Numerical evaluation of thermal performances of diffusion–absorption refrigeration using 1,3-dimethylimidazolylium dimethylphosphate/methanol/helium as working fluid

Abstract

The thermal performances of diffusion–absorption refrigeration using 1,3-dimethylimidazolylium dimethylphosphate/methanol/helium as working fluid were numerically analyzed. The operating characteristics of bubble pump, boiler, and evaporator were investigated. The variations in the coefficient of performance and exergy efficiencies with different heat inputs of the bubble pump and boiler were simulated and discussed. The thermal performances were compared with those of the butane/nonane/helium and lithium bromide/water/helium systems. The trend of variation in coefficient of performance is accordance to that of the experimental results for butane/nonane/helium system. The optimal coefficient of performance of the proposed system was lower than that of the lithium bromide/water/helium system.

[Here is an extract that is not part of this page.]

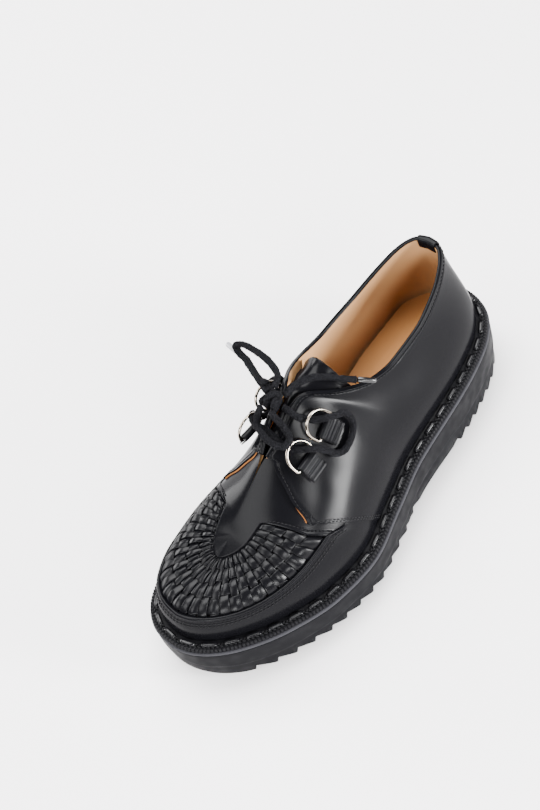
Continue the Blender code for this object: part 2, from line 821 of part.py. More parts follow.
def holder_frame(side, way, up):
    """Seat of a ring holder on the quarter, with its directions: along, up the wall and outward."""
    centre = wall_at(side, way, up, OVERLAY)
    outward = wall_normal(side, way, up)
    along = on_wall(side, way + READ_WAY, up) - on_wall(side, way - READ_WAY, up)
    along -= outward * np.dot(along, outward)
    along /= np.linalg.norm(along)
    climb = side * np.cross(outward, along)
    if climb[2] < 0.0:
        climb = -climb
    seat = 0.0
    for step in np.linspace(-0.026, 0.026, 9):
        for lift in np.linspace(-0.12, 0.12, 9):
            away = wall_at(side, way + step, up + lift, OVERLAY) - centre
            across = abs(np.dot(away, along)) < 0.5 * HOLDER_WIDTH + LEAF
            within = abs(np.dot(away, climb)) < 0.5 * HOLDER_LENGTH + LEAF
            if across and within:
                seat = max(seat, float(np.dot(away, outward)))
    return centre + outward * (seat + HOLDER_SEAT), along, climb, outward


HOLE = 0.5 * WIRE + GAP
BAR_HEIGHT = LEAF + HOLE
BAR_AHEAD = 0.5 * HOLDER_LENGTH - HOLE - LEAF


def holder_profile():
    """Folded strap round the bar of a ring: places along the strap and heights off the shoe."""
    fold = HOLE + LEAF
    points = [(-0.5 * HOLDER_LENGTH, 0.0), (BAR_AHEAD, 0.0)]
    for turn in (-60, -30, 0, 30, 60, 90):
        angle = math.radians(turn)
        points.append((BAR_AHEAD + fold * math.cos(angle), BAR_HEIGHT + fold * math.sin(angle)))
    start = BAR_AHEAD - 0.5 * WIRE
    run = start + 0.5 * HOLDER_LENGTH
    high = BAR_HEIGHT + fold
    low = 2.0 * LEAF + LEAF_GAP
    for step in range(7):
        part = 0.15 * step
        points.append((start - part * run, high + (low - high) * part + RIDGE * (step % 2)))
    points.append((-0.5 * HOLDER_LENGTH, low))
    points.append((-0.5 * HOLDER_LENGTH, LEAF + LEAF_GAP))
    for turn in (150, 100, 50, 0, -50, -100, -150):
        angle = math.radians(turn)
        points.append((BAR_AHEAD + HOLE * math.cos(angle), BAR_HEIGHT + HOLE * math.sin(angle)))
    points.append((-0.5 * HOLDER_LENGTH, LEAF))
    return points


def ring_path():
    """The ring's wire in its own plane: places along the bar and away from it."""
    half = 0.5 * (RING_WIDTH - WIRE)
    reach = RING_REACH - WIRE
    path = [(-half + BAR_ROUND, 0.0), (half - BAR_ROUND, 0.0), (half - 0.2 * BAR_ROUND, BAR_ROUND)]
    for turn in range(-6, 187, 24):
        angle = math.radians(turn)
        path.append((half * math.cos(angle), reach * (1.0 - ARC_SHARE + ARC_SHARE * math.sin(angle))))
    path.append((0.2 * BAR_ROUND - half, BAR_ROUND))
    return path


def build_ring(name, holder_name, side, way, up, tilt, materials):
    centre, along, climb, outward = holder_frame(side, way, up)
    mesh = Mesh()
    profile = holder_profile()
    ends = []
    for place in (-0.5 * HOLDER_WIDTH, 0.5 * HOLDER_WIDTH):
        ends.append([mesh.add(centre + along * place + climb * a + outward * b) for a, b in profile])
    mesh.strip(ends[0], ends[1], closed=True)
    mesh.face(*ends[0])
    mesh.face(*ends[1][::-1])
    make_object(holder_name, mesh, materials["holder"], 35)

    bar = centre + climb * BAR_AHEAD + outward * BAR_HEIGHT
    reach = climb * math.cos(math.radians(tilt)) + outward * math.sin(math.radians(tilt))
    path = [bar + along * a + reach * b for a, b in ring_path()]
    mesh = Mesh()
    tube(mesh, path, 0.5 * WIRE, 6, closed=True)
    make_object(name, mesh, materials["metal"], 60)
    return bar, along, climb, outward


def tube(mesh, path, radius, count, closed=False):
    """Round rod along a path, without twist."""
    rows = []
    first = None
    for i, point in enumerate(path):
        after = path[(i + 1) % len(path)] if closed or i + 1 < len(path) else point
        before = path[i - 1] if closed or i > 0 else point
        ahead = after - before
        ahead = ahead / np.linalg.norm(ahead)
        if first is None:
            first = np.cross(ahead, (0.31, 0.77, 0.55))
        first = first - ahead * np.dot(first, ahead)
        first = first / np.linalg.norm(first)
        second = np.cross(ahead, first)
        turns = [2.0 * math.pi * k / count for k in range(count)]
        rows.append([mesh.add(point + radius * (first * math.cos(t) + second * math.sin(t))) for t in turns])
    for i in range(len(rows) if closed else len(rows) - 1):
        mesh.strip(rows[i], rows[(i + 1) % len(rows)], closed=True)
    if not closed:
        mesh.face(*rows[0])
        mesh.face(*rows[-1][::-1])


def rounded(route):
    """Even points on a smooth curve through the route, with short legs square to its two faces."""
    points = np.array(route, float)
    padded = np.vstack([2 * points[0] - points[1], points, 2 * points[-1] - points[-2]])
    chord = np.sqrt(np.linalg.norm(np.diff(padded, axis=0), axis=1))
    fine = []
    for i in range(1, len(padded) - 2):
        before, start, end, after = padded[i - 1:i + 3]
        near, here, far = chord[i - 1:i + 2]
        leaving = (start - before) / near - (end - before) / (near + here) + (end - start) / here
        reaching = (end - start) / here - (after - start) / (here + far) + (after - end) / far
        for t in np.linspace(0.0, 1.0, 12, endpoint=False):
            rise = t * t * (3.0 - 2.0 * t)
            bend = here * t * (1.0 - t) * ((1.0 - t) * leaving - t * reaching)
            fine.append(start + (end - start) * rise + bend)
    fine.append(points[-1])
    fine = np.array(fine)
    walk = np.concatenate([[0.0], np.cumsum(np.linalg.norm(np.diff(fine, axis=0), axis=1))])
    even = np.linspace(0.0, walk[-1], max(3, int(round(walk[-1] / LACE_LEG)) + 1))
    square = LACE_SQUARE * LACE
    places = np.concatenate([[0.0, square], even[1:-1], [walk[-1] - square, walk[-1]]])
    return [np.array([np.interp(p, walk, fine[:, k]) for k in range(3)]) for p in places]


def cord(name, points, material):
    """A free length of the lace as a filled round curve."""
    data = bpy.data.curves.new(name, "CURVE")
    data.dimensions = "3D"
    data.bevel_depth = 0.5 * LACE
    data.bevel_resolution = 2
    data.use_fill_caps = True
    line = data.splines.new("POLY")
    line.points.add(len(points) - 1)
    for slot, point in zip(line.points, points):
        slot.co = (point[0] - MIDDLE, point[1], point[2], 1.0)
    data.materials.append(material)
    body = bpy.data.objects.new(name, data)
    bpy.context.scene.collection.objects.link(body)


def knot_point(turn):
    """Middle line of the knot after a number of its turns."""
    angle = 2.0 * math.pi * turn
    shift = KNOT_PITCH * (turn - 0.5 * KNOT_TURNS)
    return np.array(KNOT) + np.array([shift, KNOT_RADIUS * math.sin(angle), KNOT_RADIUS * math.cos(angle)])


def leave_knot(name):
    """First two points of a length of lace whose face meets the knot."""
    turn, lean = LEAVES[name]
    angle = 2.0 * math.pi * turn
    along = knot_point(turn + 0.01) - knot_point(turn - 0.01)
    along = along / np.linalg.norm(along)
    away = np.array([lean, math.sin(angle), math.cos(angle)])
    away = away - along * (away @ along)
    away = away / np.linalg.norm(away)
    face = knot_point(turn) + away * (0.5 * LACE + GAP)
    return [face, face + away * LACE_SQUARE * LACE]


def lace_route(rings):
    """Middle line of the lace through the four rings, from knot to knot."""
    sides = []
    for side, label in ((1, "outer"), (-1, "inner")):
        route = leave_knot(label)
        for ring, steps in ((label + "_upper", THREADING), (label + "_lower", THREADING[::-1])):
            bar, along, climb, outward = rings[ring]
            route += [bar + climb * away + along * ahead + outward * lift for away, ahead, lift in steps]
            if ring == label + "_upper":
                off = OVERLAY + 0.5 * LACE + LACE_CLEAR
                route += [wall_at(side, way, up, off) for way, up in LACE_TURN]
        sides.append(route)
    middle = 0.5 * (sides[0][-1] + sides[1][-1]) + np.array((0.0, 0.0, CROSSING_RISE))
    return sides[0] + [middle] + sides[1][::-1]


def tip(name, points, material):
    """Stiff wrapped end of the lace, straight on from its last leg."""
    ahead = points[-1] - points[-2]
    ahead = ahead / np.linalg.norm(ahead)
    first = points[-1] + ahead * GAP
    mesh = Mesh()
    tube(mesh, [first + ahead * TIP_LENGTH * share for share in (0.0, 0.5, 1.0)], 0.5 * TIP_WIDTH, 8)
    make_object(name, mesh, material, 50)


def build_lace(rings, materials):
    """Lace through the four rings, tied over the throat in a bow with two loops and two ends."""
    mesh = Mesh()
    tube(mesh, rounded(lace_route(rings)), 0.5 * LACE, 6)
    make_object("lace_crossing", mesh, materials["cord"], 60)
    turns = np.linspace(0.0, KNOT_TURNS, 14 * KNOT_TURNS + 1)
    cord("lace_knot", [knot_point(turn) for turn in turns], materials["cord"])
    for label, route in (("loop_top", TOP_LOOP), ("loop_lower", LOWER_LOOP)):
        points = leave_knot(label + "_first") + list(route) + leave_knot(label + "_last")[::-1]
        cord("lace_" + label, rounded(points), materials["cord"])
    for shade, route in (("grey", GREY_END), ("black", BLACK_END)):
        points = rounded(leave_knot("end_" + shade) + list(route))
        cord("lace_end_" + shade, points, materials["cord"])
        tip("lace_tip_" + shade, points, materials[shade + "_tip"])


def main():
    for old in list(bpy.data.objects):
        bpy.data.objects.remove(old, do_unlink=True)
    materials = {
        "leather": make_material("black_leather", (0.008, 0.008, 0.009), 0.28),
        "welt": make_material("welt_leather", (0.010, 0.010, 0.011), 0.45),
        "holder": make_material("holder_leather", (0.009, 0.009, 0.010), 0.38),
        "lacing": make_material("thong_leather", (0.010, 0.010, 0.011), 0.30),
        "rubber": make_material("black_rubber", (0.012, 0.012, 0.013), 0.62),
        "band": make_material("grey_band", (0.055, 0.056, 0.058), 0.60),
        "insole": make_material("tan_leather", (0.42, 0.22, 0.10), 0.50),
        "metal": make_material("nickel", (0.75, 0.72, 0.66), 0.18, 1.0),
        "cord": make_material("black_cotton", (0.010, 0.010, 0.011), 0.85),
        "grey_tip": make_material("grey_tip", (0.20, 0.20, 0.21), 0.40),
        "black_tip": make_material("black_tip", (0.012, 0.012, 0.013), 0.25),
    }
    build_sole(materials)
    build_thong(materials)
    build_upper(materials)
    build_tongue(materials)
    build_panel(materials)
    rings = {}
    for name, side, way, up, tilt in RINGS:
        rings[name] = build_ring("ring_" + name, "holder_" + name, side, way, up, tilt, materials)
    build_lace(rings, materials)


main()
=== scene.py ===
"""Looks of the creeper shoe: leather, rubber, weave, stitches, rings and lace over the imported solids.

Lengths are in metres. The toe points to -Y, the heel to +Y, and +X is the outer side of the foot.
"""

import math

import bmesh
import bpy
import numpy as np
from mathutils import Matrix, Vector


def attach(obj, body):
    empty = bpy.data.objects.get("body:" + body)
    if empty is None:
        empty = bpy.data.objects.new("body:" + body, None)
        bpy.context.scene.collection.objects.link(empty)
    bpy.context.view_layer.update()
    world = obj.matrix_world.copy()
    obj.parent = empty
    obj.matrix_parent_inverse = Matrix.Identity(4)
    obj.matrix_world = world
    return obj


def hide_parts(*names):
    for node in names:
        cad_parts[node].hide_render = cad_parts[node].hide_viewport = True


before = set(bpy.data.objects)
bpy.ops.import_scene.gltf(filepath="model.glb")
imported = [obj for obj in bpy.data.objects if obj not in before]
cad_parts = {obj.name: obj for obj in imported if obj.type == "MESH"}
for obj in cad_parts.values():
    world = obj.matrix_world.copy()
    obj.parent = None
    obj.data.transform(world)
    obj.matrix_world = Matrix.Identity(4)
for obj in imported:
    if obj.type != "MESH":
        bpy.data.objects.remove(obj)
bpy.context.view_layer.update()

# Sole
SOLE_LENGTH = 0.303
BALL_WIDTH = 0.112
HEEL_RISE = 0.0370
BALL_RISE = 0.0255
TOE_RISE = 0.034
TOE_SPRING = 0.010
TOE_SWING = 0.0063
WAIST_ARCH = 0.003
HEEL_BEVEL = 0.003
SIDE_TAPER = 0.0014
BAND_THICK = 0.0022
WELT_THICK = 0.0030
WELT_SHOWN = 0.0092
RIM_SETBACK = 0.0008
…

But the proposed system possessed the advantages of non-crystallization and non-corrosion, and it could operate at a higher boiler temperature. The exergy losses of each component were calculated and compared with one another. The largest four exergy losses occurred in the condenser, absorber, boiler, and bubble pump, which accounted for approximately two thirds of the total exergy input. The main reason for the exergy loss of the diffusion absorption refrigeration system was the heat transfer with temperature difference.